WHAT TO DO:
What is needed is the run of lines from the one containing "depsgraph = bpy.context.evaluated_depsgraph_get()" through the one containing "cad_high - cad_low])", echoed exactly, with both ends kept and nothing added.

# MATERIAL PROVIDED start

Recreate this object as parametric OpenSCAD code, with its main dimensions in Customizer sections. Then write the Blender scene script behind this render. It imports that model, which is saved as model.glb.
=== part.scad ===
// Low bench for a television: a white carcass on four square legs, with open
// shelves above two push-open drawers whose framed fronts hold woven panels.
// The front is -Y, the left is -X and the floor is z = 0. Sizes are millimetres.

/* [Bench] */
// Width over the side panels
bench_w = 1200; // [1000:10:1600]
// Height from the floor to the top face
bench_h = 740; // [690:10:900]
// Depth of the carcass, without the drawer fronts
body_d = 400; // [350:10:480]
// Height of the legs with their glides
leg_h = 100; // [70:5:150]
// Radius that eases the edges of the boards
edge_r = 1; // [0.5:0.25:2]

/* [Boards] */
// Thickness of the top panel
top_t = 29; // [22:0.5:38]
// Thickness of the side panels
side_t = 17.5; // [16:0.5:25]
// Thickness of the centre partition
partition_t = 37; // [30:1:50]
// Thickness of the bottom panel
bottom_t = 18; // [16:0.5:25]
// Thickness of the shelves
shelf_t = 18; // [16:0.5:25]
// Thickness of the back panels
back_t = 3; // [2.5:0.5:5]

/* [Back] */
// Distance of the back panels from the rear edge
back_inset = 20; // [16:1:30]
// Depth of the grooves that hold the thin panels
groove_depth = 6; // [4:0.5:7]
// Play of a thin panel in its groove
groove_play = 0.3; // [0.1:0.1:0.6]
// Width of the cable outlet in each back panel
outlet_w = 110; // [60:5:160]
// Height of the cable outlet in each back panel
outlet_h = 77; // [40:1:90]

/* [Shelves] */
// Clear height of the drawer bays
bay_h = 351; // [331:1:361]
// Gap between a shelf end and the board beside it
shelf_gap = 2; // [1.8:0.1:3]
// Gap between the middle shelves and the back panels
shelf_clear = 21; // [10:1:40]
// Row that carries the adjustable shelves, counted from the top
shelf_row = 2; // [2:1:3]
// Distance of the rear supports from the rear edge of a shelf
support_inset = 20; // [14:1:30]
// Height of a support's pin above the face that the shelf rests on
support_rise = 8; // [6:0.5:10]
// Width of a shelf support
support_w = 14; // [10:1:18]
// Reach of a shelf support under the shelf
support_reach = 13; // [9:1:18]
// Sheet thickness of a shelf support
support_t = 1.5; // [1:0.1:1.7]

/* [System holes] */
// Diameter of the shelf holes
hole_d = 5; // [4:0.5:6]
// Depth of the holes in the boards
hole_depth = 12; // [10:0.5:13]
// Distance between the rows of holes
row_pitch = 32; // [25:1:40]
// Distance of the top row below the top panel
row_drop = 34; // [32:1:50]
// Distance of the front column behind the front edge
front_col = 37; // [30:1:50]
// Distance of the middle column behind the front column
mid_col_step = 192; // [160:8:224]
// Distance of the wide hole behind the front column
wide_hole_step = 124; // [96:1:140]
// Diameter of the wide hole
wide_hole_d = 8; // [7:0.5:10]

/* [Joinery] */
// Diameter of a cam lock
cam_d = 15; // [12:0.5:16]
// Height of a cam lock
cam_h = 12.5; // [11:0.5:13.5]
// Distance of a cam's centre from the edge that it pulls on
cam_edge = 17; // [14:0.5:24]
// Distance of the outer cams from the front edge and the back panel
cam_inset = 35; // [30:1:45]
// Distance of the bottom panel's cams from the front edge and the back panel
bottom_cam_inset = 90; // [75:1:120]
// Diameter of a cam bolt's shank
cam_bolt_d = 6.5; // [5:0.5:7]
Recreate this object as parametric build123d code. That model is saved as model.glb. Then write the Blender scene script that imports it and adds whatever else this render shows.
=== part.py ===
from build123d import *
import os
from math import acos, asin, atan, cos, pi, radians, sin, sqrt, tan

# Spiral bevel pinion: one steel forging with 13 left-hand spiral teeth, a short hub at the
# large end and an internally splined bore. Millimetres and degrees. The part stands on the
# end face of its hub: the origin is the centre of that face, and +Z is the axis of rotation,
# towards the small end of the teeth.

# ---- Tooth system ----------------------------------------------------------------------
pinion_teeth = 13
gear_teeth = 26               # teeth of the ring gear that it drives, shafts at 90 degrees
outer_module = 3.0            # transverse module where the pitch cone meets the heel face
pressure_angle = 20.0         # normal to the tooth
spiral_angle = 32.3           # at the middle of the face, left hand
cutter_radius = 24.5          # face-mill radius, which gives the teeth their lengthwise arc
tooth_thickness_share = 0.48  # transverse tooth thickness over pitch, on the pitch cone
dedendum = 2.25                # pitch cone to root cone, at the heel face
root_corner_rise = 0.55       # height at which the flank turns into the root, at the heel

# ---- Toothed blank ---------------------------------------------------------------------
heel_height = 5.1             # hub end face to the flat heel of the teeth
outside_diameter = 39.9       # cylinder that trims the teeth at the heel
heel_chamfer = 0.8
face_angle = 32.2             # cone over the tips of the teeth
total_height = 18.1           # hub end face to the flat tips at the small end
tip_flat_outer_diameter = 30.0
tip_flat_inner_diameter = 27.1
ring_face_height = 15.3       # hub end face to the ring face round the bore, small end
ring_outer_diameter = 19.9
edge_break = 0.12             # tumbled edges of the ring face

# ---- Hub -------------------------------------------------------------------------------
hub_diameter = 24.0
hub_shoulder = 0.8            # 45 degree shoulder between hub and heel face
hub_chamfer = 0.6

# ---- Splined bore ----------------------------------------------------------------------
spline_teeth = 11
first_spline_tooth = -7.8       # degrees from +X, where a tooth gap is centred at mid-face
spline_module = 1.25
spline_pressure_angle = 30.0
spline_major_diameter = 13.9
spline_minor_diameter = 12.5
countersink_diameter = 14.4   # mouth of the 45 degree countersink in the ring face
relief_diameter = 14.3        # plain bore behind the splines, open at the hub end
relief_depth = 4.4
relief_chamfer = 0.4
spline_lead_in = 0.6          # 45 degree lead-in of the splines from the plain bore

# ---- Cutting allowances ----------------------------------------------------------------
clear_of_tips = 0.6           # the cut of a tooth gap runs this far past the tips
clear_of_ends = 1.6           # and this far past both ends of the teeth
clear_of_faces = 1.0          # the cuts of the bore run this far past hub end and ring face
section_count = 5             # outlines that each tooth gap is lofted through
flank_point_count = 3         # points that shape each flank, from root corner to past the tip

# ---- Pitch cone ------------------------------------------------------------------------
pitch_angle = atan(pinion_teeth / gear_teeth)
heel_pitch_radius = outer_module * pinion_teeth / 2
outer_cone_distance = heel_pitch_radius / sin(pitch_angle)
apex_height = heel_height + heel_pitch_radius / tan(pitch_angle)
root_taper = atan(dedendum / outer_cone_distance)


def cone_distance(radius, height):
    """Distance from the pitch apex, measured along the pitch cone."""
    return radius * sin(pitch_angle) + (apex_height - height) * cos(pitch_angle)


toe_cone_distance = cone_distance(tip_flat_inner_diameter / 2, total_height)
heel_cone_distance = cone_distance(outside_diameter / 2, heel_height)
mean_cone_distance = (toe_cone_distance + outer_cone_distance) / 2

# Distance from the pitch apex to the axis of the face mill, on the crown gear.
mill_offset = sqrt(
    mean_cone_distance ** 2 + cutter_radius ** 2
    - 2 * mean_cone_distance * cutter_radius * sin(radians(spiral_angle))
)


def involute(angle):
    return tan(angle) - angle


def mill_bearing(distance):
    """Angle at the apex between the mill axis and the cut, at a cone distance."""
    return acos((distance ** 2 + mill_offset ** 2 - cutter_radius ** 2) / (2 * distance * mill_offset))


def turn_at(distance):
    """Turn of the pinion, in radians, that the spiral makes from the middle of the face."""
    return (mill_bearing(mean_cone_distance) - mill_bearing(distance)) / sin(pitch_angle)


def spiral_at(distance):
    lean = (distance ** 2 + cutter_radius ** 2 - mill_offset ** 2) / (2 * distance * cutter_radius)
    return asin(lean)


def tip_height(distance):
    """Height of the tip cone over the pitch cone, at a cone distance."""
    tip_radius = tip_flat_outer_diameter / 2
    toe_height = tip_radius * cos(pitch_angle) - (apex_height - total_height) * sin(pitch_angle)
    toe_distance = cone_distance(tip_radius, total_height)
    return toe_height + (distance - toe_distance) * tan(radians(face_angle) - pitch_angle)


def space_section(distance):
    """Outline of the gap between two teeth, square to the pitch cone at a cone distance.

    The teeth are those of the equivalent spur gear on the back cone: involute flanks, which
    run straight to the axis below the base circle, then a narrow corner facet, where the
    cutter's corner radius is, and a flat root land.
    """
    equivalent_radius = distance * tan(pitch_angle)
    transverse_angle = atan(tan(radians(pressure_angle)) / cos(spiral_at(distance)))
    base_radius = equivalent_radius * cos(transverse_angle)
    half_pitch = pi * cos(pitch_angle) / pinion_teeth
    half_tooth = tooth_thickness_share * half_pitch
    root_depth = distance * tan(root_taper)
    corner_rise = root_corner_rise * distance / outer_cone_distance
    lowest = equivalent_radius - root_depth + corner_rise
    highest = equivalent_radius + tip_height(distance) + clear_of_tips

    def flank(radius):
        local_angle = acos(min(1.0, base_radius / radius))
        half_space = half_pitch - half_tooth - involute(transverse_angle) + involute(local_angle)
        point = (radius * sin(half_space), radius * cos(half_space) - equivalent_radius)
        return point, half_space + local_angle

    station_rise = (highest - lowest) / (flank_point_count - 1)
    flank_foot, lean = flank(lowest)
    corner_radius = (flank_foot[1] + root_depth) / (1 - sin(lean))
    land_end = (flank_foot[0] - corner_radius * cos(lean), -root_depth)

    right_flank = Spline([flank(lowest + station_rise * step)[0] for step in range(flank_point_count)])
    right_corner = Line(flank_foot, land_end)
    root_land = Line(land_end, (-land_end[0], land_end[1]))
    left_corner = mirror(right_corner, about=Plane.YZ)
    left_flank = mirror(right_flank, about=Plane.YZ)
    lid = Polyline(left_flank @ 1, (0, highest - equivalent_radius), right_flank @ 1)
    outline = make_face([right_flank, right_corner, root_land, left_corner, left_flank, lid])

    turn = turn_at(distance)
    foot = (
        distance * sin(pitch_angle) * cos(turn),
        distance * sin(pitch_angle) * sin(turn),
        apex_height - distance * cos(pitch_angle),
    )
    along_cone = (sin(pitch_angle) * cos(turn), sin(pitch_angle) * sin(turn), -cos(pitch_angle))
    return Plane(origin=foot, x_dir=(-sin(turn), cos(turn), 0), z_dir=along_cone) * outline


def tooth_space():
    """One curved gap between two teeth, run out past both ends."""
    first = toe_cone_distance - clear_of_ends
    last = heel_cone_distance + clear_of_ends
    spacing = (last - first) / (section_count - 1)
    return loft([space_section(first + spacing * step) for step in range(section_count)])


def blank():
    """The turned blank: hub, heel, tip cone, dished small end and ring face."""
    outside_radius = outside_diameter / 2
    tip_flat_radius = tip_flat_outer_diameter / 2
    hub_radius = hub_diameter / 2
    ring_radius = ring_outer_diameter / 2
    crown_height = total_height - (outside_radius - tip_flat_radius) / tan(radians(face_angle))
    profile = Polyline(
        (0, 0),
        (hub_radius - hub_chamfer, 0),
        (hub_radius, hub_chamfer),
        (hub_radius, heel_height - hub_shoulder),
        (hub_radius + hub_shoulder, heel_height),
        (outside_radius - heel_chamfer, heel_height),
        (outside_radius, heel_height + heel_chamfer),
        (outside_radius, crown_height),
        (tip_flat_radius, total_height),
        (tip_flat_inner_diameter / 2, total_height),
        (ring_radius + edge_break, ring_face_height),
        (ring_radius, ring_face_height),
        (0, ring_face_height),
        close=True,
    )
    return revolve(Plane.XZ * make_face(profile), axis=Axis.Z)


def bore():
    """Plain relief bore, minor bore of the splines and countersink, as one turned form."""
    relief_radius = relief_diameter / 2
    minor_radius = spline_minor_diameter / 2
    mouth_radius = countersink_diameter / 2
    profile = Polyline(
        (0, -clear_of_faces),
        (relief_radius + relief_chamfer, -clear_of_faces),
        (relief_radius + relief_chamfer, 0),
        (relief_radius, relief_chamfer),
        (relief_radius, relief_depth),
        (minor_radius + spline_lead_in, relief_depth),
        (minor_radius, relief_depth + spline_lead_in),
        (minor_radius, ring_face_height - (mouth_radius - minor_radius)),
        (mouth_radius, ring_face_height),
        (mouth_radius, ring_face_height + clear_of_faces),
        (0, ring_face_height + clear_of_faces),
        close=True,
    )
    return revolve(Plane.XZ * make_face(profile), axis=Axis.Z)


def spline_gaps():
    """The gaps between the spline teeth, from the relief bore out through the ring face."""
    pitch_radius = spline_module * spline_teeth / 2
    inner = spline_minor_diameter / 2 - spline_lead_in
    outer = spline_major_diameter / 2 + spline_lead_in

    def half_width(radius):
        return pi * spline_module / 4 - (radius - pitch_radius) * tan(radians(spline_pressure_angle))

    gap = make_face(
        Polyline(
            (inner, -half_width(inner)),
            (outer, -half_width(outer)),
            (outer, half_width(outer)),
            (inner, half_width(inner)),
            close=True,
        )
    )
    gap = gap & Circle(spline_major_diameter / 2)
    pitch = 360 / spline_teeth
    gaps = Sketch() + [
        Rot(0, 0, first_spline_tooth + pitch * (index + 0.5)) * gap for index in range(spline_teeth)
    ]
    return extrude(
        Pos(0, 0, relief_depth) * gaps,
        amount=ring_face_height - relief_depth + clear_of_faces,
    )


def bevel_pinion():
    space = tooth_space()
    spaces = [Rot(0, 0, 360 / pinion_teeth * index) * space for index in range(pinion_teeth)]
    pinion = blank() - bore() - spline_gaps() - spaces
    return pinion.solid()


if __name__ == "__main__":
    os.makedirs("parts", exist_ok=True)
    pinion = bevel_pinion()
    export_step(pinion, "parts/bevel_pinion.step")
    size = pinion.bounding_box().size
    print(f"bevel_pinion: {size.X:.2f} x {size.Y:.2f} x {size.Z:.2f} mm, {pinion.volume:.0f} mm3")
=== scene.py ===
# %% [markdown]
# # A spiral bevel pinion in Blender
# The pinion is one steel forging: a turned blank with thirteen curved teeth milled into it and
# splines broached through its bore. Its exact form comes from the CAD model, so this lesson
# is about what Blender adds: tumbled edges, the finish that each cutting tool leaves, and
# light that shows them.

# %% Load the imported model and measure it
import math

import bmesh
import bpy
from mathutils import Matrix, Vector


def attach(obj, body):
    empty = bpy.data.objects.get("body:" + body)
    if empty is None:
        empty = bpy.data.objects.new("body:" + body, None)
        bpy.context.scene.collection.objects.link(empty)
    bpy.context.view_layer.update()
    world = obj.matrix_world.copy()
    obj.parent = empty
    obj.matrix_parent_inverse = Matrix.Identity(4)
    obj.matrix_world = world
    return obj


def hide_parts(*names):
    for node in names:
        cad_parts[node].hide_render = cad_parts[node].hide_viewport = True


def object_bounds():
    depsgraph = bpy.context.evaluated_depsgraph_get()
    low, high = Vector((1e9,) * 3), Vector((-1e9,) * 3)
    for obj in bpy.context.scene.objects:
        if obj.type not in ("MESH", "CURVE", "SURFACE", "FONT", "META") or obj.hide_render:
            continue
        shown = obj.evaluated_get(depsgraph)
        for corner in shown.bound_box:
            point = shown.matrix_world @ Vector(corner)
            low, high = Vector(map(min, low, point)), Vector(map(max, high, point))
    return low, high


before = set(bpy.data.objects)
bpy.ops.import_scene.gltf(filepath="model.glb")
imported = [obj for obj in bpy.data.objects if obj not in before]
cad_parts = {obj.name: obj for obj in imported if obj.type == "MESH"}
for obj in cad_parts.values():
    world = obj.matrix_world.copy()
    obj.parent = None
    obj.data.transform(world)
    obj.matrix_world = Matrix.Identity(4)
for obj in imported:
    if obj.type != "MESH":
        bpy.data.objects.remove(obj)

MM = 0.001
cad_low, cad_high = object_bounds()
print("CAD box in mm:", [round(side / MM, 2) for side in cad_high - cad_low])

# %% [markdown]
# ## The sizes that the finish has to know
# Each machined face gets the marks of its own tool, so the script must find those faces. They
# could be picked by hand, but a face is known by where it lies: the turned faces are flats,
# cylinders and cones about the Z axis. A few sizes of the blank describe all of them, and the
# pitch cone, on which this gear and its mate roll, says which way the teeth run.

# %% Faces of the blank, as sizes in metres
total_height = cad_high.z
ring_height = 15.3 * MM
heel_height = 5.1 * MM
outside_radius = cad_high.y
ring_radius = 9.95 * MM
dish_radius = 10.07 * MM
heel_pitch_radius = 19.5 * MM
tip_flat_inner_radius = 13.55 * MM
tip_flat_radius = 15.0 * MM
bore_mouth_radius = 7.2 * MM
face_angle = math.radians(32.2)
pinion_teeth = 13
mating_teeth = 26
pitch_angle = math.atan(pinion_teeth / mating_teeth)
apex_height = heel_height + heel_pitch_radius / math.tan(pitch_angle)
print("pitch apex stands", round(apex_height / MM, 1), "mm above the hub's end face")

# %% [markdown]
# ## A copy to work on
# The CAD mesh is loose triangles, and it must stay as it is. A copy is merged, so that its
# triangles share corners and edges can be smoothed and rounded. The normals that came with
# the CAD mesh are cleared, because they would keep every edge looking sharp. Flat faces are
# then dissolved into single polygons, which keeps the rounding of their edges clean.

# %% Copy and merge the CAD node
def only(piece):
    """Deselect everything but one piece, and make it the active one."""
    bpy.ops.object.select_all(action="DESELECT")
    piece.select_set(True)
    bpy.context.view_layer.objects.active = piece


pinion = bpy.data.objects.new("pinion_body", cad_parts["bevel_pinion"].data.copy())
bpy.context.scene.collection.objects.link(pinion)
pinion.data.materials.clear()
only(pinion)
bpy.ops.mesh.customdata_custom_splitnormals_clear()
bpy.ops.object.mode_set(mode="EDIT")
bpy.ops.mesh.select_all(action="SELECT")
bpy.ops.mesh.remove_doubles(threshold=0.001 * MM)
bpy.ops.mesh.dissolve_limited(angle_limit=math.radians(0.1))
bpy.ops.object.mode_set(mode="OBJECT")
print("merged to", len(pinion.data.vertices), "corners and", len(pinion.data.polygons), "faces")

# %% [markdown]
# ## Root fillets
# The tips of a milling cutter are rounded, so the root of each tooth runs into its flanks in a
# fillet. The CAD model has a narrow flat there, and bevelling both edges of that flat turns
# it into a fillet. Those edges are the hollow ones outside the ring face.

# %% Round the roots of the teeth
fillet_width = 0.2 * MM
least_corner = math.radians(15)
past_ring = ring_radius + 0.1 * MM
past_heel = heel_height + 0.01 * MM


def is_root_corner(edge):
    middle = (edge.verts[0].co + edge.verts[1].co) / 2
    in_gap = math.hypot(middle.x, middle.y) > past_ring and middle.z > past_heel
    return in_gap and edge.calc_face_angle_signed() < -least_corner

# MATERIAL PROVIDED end

RESULT OF THIS EXERCISE:
    depsgraph = bpy.context.evaluated_depsgraph_get()
    low, high = Vector((1e9,) * 3), Vector((-1e9,) * 3)
    for obj in bpy.context.scene.objects:
        if obj.type not in ("MESH", "CURVE", "SURFACE", "FONT", "META") or obj.hide_render:
            continue
        shown = obj.evaluated_get(depsgraph)
        for corner in shown.bound_box:
            point = shown.matrix_world @ Vector(corner)
            low, high = Vector(map(min, low, point)), Vector(map(max, high, point))
    return low, high


before = set(bpy.data.objects)
bpy.ops.import_scene.gltf(filepath="model.glb")
imported = [obj for obj in bpy.data.objects if obj not in before]
cad_parts = {obj.name: obj for obj in imported if obj.type == "MESH"}
for obj in cad_parts.values():
    world = obj.matrix_world.copy()
    obj.parent = None
    obj.data.transform(world)
    obj.matrix_world = Matrix.Identity(4)
for obj in imported:
    if obj.type != "MESH":
        bpy.data.objects.remove(obj)

MM = 0.001
cad_low, cad_high = object_bounds()
print("CAD box in mm:", [round(side / MM, 2) for side in cad_high - cad_low])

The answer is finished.